Blutige Barbiepuppen: Fotokünstler inszeniert Massaker an Sudetendeutschen
Barbiepuppen, auf die ihr männliches Pendant Ken das Gewehr richtet - Barbiepuppen, die gefoltert werden oder Selbstmord verüben. Dies sind die Motive einer Fotoserie von Lukáš Houdek. Die Bilder wirken umso stärker, da sie wahre Ereignisse darstellt: die Massaker an deutschen Zivilisten in der Tschechoslowakei nach dem Zweiten Weltkrieg. Unter dem Titel „Die Kunst zu töten“ ist die Bilderserie in der Technischen Nationalbibliothek in Prag zu sehen.

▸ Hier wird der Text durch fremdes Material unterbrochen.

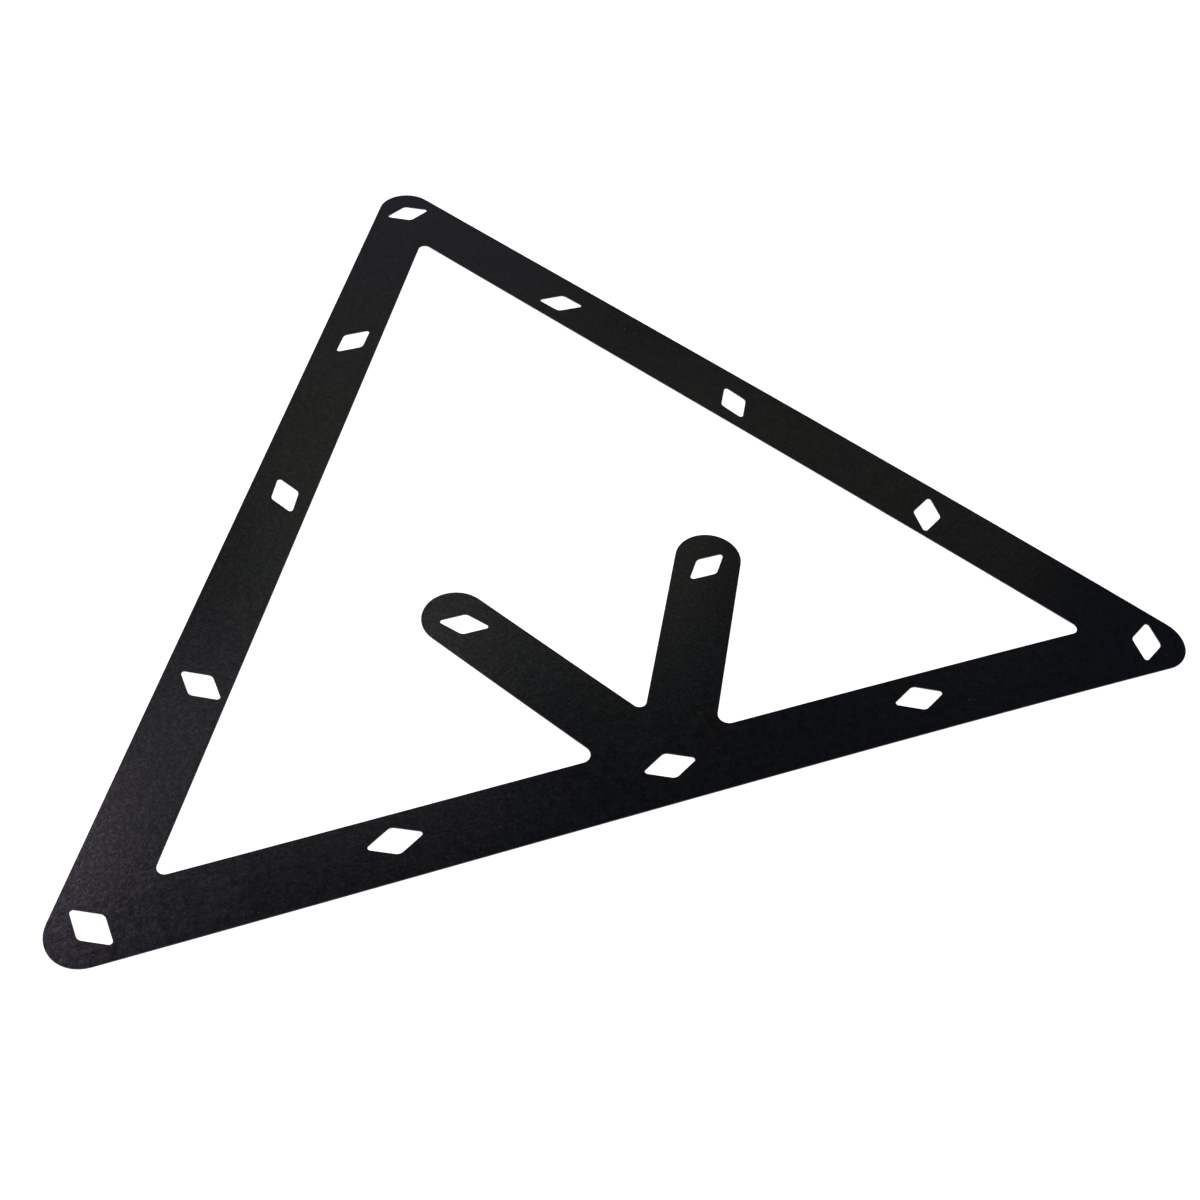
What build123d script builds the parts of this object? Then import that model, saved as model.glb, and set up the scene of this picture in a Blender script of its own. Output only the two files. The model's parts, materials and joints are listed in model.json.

„Ich habe mir damals die Aufgabe gestellt, Fotos von all diesen Gräbern in der Region zu machen. Ich habe auf den Friedhöfen gesehen, dass die Mehrheit der deutschen Gräber zerstört wurde. Ich spürte darin den starken Hass, der hier unter den Menschen nach dem Zweiten Weltkrieg verbreitet war.“
Lukáš Houdek wollte über die Ereignisse nach dem Krieg mehr erfahren. Er recherchierte in Archiven, las Erinnerungen von Zeitzeugen und Arbeiten einiger junger Historiker.„Auf einmal erfuhr ich, was sich nach dem Krieg abgespielt hat. Zuvor hatte ich das nicht geahnt. Dies hat mich so tief getroffen, dass ich das Bedürfnis hatte, mich intensiver damit zu beschäftigen. Bei der Suche nach Informationen bin ich auf mehrere persönliche Tragödien gestoßen. Ich fand es wichtig, auch an diese Tragödien zu erinnern. Es kann sein, dass Massaker, bei denen viele Menschen ums Leben kamen, mehr Aufmerksamkeit wecken. Aber ich wollte auch Geschichten konkreter unschuldiger Menschen erzählen, die nach dem Krieg ermordet wurden – oft nur aus dem Grund, dass sie einen deutschen Familiennamen hatten.“
Der Fotograf sagt, er habe lange überlegt, wie er das Thema künstlerisch darstellen könnte. Die Morde an den deutschen Zivilisten nach Kriegsende würden hierzulande oft verschwiegen oder verharmlost, findet er. Er entschied sich, einzelne tragische Ereignisse mit Barbiepuppen nachzustellen.„Barbiepuppen hielt ich für gut geeignet, weil sie Menschen sehr ähnlich sehen. Ich wollte realistische Szenen zeigen. Aus der Ferne sieht es aus, als seien auf meinen Fotos echte Menschen abgebildet.“
Noch vor der Eröffnung der Ausstellung erhielt Houdek viele kritische E-Mails. Vor allem ältere Leute warfen ihm vor, er sei zu jung, um sich zu diesen historischen Ereignissen äußern zu können. Lukáš Houdek:„Ich bin davon überzeugt, dass jeder das Recht hat, sich zur Geschichte des eigenen Volkes zu äußern. Ich möchte, dass die Ausstellung an möglichst vielen Orten gezeigt wird. Mein Ziel ist, die Fotos möglicherweise auch in jenen Regionen zu präsentieren, in denen sich die tragischen Ereignisse abgespielt haben.“
Die Fotoausstellung von Lukáš Houdek ist in der Technischen Nationalbibliothek in Prag bis 8. April zu sehen. Sieben großformatige Fotos aus der Bilderserie sind auch am linken Moldauufer in der Galerie ARTWALL ausgestellt.